>> start Listed entries

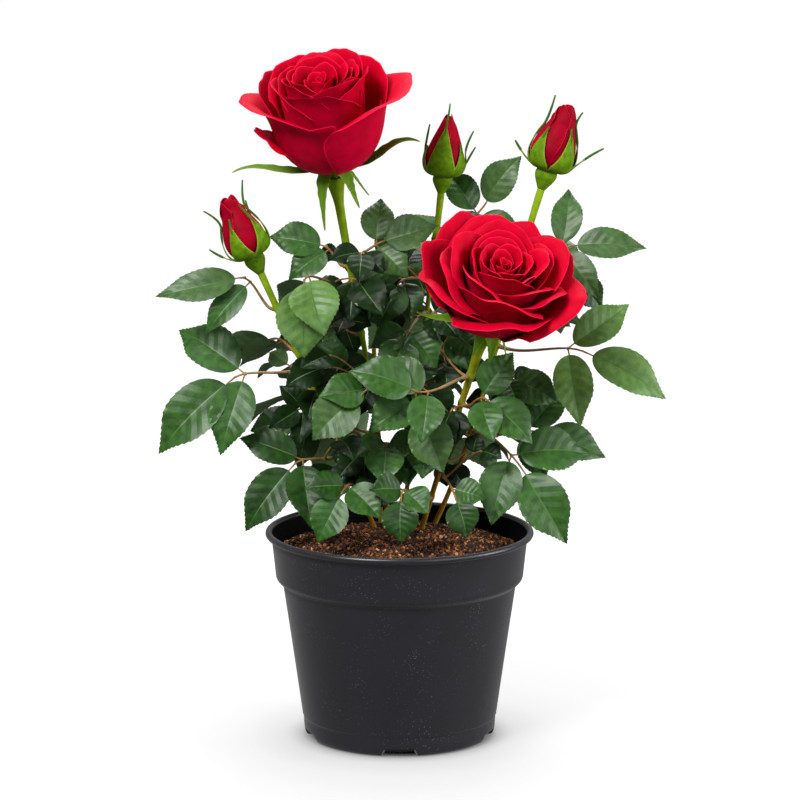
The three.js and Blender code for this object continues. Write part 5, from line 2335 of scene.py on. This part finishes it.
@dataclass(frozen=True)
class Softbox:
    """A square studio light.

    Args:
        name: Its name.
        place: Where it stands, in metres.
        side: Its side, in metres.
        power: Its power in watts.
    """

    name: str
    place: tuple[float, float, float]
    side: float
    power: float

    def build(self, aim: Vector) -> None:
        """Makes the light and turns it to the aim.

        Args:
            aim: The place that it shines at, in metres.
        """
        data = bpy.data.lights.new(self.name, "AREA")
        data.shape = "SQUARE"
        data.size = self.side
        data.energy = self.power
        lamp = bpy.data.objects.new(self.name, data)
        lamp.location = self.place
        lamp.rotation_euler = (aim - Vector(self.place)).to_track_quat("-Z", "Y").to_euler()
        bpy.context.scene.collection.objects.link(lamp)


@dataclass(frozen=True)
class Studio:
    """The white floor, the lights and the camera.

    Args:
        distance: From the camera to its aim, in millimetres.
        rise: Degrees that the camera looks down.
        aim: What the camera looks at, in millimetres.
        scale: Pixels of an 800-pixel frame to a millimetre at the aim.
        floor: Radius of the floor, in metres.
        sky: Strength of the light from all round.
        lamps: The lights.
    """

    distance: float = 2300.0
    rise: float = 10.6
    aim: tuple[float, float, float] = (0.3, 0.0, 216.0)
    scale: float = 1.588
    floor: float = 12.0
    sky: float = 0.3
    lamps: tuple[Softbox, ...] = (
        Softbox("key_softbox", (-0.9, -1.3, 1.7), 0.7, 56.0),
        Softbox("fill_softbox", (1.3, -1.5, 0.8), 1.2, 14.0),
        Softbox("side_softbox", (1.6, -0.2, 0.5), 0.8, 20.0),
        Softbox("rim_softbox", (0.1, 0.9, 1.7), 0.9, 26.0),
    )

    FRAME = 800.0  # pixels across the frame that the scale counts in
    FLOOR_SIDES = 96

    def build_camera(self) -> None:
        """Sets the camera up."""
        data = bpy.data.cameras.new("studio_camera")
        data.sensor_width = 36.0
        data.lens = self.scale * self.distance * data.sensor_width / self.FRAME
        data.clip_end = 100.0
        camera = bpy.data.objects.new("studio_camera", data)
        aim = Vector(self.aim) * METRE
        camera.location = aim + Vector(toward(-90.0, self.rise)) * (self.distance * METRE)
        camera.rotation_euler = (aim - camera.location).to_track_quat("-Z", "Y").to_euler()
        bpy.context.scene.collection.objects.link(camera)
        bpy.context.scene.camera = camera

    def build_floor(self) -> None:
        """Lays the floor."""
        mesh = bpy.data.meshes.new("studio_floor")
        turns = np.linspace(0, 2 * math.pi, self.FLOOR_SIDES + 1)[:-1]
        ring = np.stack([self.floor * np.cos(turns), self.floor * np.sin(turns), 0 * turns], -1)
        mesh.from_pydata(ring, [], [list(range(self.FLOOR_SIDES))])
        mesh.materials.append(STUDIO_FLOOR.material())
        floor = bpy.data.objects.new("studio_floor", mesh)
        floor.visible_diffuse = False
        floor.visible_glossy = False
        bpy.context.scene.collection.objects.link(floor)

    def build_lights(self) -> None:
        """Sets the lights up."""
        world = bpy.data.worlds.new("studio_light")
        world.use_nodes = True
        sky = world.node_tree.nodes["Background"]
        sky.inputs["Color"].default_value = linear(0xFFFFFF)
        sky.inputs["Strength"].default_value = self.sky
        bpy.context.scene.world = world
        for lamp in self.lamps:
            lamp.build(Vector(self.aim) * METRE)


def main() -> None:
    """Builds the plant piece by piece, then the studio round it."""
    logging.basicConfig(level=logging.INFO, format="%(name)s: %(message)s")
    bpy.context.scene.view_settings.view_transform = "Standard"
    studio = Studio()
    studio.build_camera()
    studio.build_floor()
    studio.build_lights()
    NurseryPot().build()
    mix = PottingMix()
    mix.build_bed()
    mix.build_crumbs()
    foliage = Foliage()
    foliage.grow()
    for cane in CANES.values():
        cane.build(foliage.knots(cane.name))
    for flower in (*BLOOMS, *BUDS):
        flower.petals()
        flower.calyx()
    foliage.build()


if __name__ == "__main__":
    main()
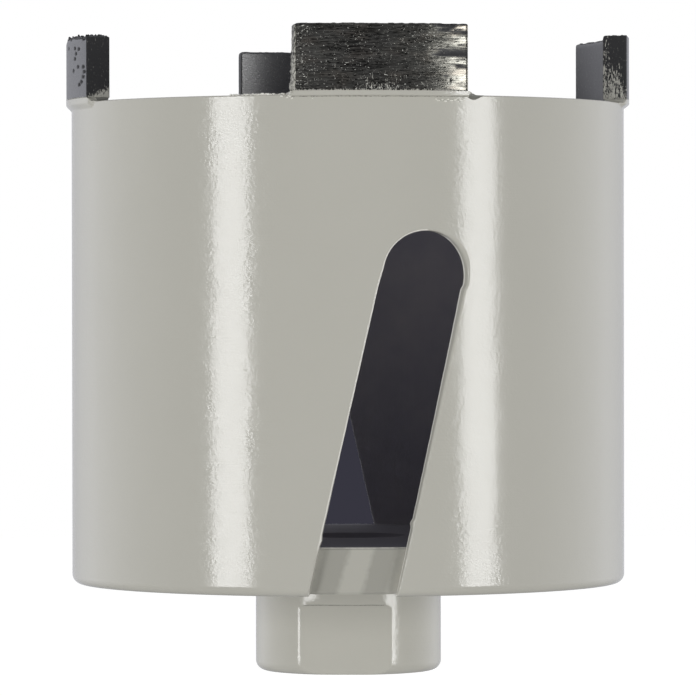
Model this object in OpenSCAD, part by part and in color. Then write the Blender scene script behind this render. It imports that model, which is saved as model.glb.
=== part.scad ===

>> end Listed entries

What is asked -> All of the entries above must be quoted exactly.

Solution for this problem ->
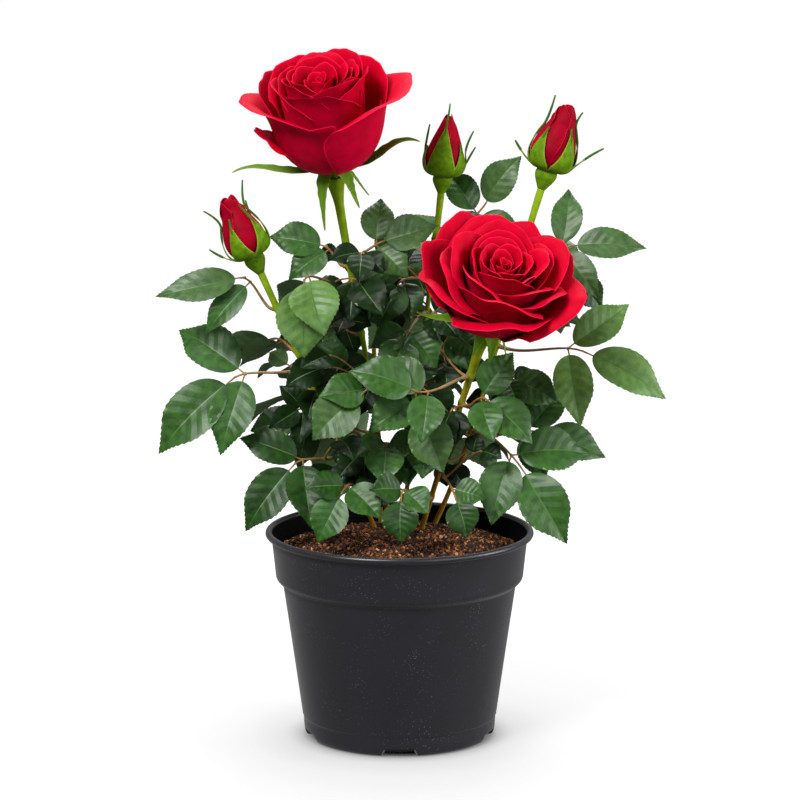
The three.js and Blender code for this object continues. Write part 5, from line 2335 of scene.py on. This part finishes it.
@dataclass(frozen=True)
class Softbox:
    """A square studio light.

    Args:
        name: Its name.
        place: Where it stands, in metres.
        side: Its side, in metres.
        power: Its power in watts.
    """

    name: str
    place: tuple[float, float, float]
    side: float
    power: float

    def build(self, aim: Vector) -> None:
        """Makes the light and turns it to the aim.

        Args:
            aim: The place that it shines at, in metres.
        """
        data = bpy.data.lights.new(self.name, "AREA")
        data.shape = "SQUARE"
        data.size = self.side
        data.energy = self.power
        lamp = bpy.data.objects.new(self.name, data)
        lamp.location = self.place
        lamp.rotation_euler = (aim - Vector(self.place)).to_track_quat("-Z", "Y").to_euler()
        bpy.context.scene.collection.objects.link(lamp)


@dataclass(frozen=True)
class Studio:
    """The white floor, the lights and the camera.

    Args:
        distance: From the camera to its aim, in millimetres.
        rise: Degrees that the camera looks down.
        aim: What the camera looks at, in millimetres.
        scale: Pixels of an 800-pixel frame to a millimetre at the aim.
        floor: Radius of the floor, in metres.
        sky: Strength of the light from all round.
        lamps: The lights.
    """

    distance: float = 2300.0
    rise: float = 10.6
    aim: tuple[float, float, float] = (0.3, 0.0, 216.0)
    scale: float = 1.588
    floor: float = 12.0
    sky: float = 0.3
    lamps: tuple[Softbox, ...] = (
        Softbox("key_softbox", (-0.9, -1.3, 1.7), 0.7, 56.0),
        Softbox("fill_softbox", (1.3, -1.5, 0.8), 1.2, 14.0),
        Softbox("side_softbox", (1.6, -0.2, 0.5), 0.8, 20.0),
        Softbox("rim_softbox", (0.1, 0.9, 1.7), 0.9, 26.0),
    )

    FRAME = 800.0  # pixels across the frame that the scale counts in
    FLOOR_SIDES = 96

    def build_camera(self) -> None:
        """Sets the camera up."""
        data = bpy.data.cameras.new("studio_camera")
        data.sensor_width = 36.0
        data.lens = self.scale * self.distance * data.sensor_width / self.FRAME
        data.clip_end = 100.0
        camera = bpy.data.objects.new("studio_camera", data)
        aim = Vector(self.aim) * METRE
        camera.location = aim + Vector(toward(-90.0, self.rise)) * (self.distance * METRE)
        camera.rotation_euler = (aim - camera.location).to_track_quat("-Z", "Y").to_euler()
        bpy.context.scene.collection.objects.link(camera)
        bpy.context.scene.camera = camera

    def build_floor(self) -> None:
        """Lays the floor."""
        mesh = bpy.data.meshes.new("studio_floor")
        turns = np.linspace(0, 2 * math.pi, self.FLOOR_SIDES + 1)[:-1]
        ring = np.stack([self.floor * np.cos(turns), self.floor * np.sin(turns), 0 * turns], -1)
        mesh.from_pydata(ring, [], [list(range(self.FLOOR_SIDES))])
        mesh.materials.append(STUDIO_FLOOR.material())
        floor = bpy.data.objects.new("studio_floor", mesh)
        floor.visible_diffuse = False
        floor.visible_glossy = False
        bpy.context.scene.collection.objects.link(floor)

    def build_lights(self) -> None:
        """Sets the lights up."""
        world = bpy.data.worlds.new("studio_light")
        world.use_nodes = True
        sky = world.node_tree.nodes["Background"]
        sky.inputs["Color"].default_value = linear(0xFFFFFF)
        sky.inputs["Strength"].default_value = self.sky
        bpy.context.scene.world = world
        for lamp in self.lamps:
            lamp.build(Vector(self.aim) * METRE)


def main() -> None:
    """Builds the plant piece by piece, then the studio round it."""
    logging.basicConfig(level=logging.INFO, format="%(name)s: %(message)s")
    bpy.context.scene.view_settings.view_transform = "Standard"
    studio = Studio()
    studio.build_camera()
    studio.build_floor()
    studio.build_lights()
    NurseryPot().build()
    mix = PottingMix()
    mix.build_bed()
    mix.build_crumbs()
    foliage = Foliage()
    foliage.grow()
    for cane in CANES.values():
        cane.build(foliage.knots(cane.name))
    for flower in (*BLOOMS, *BUDS):
        flower.petals()
        flower.calyx()
    foliage.build()


if __name__ == "__main__":
    main()
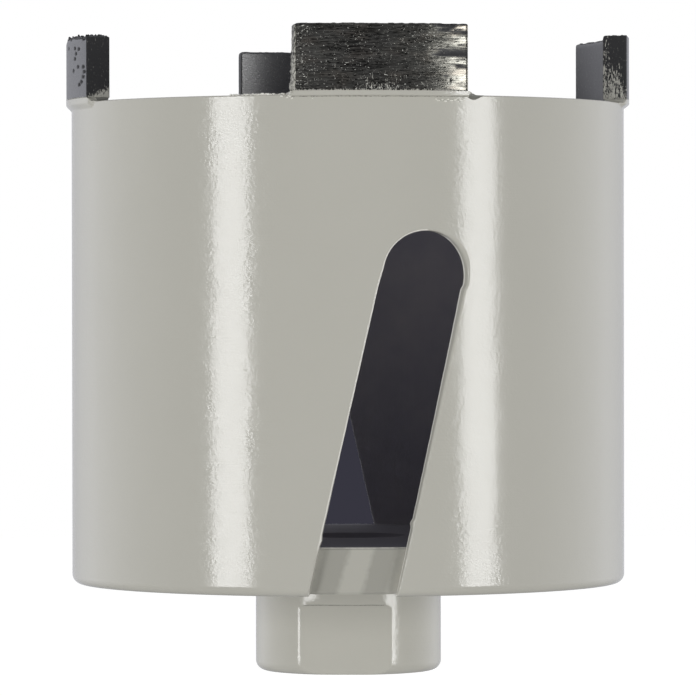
Model this object in OpenSCAD, part by part and in color. Then write the Blender scene script behind this render. It imports that model, which is saved as model.glb.
=== part.scad ===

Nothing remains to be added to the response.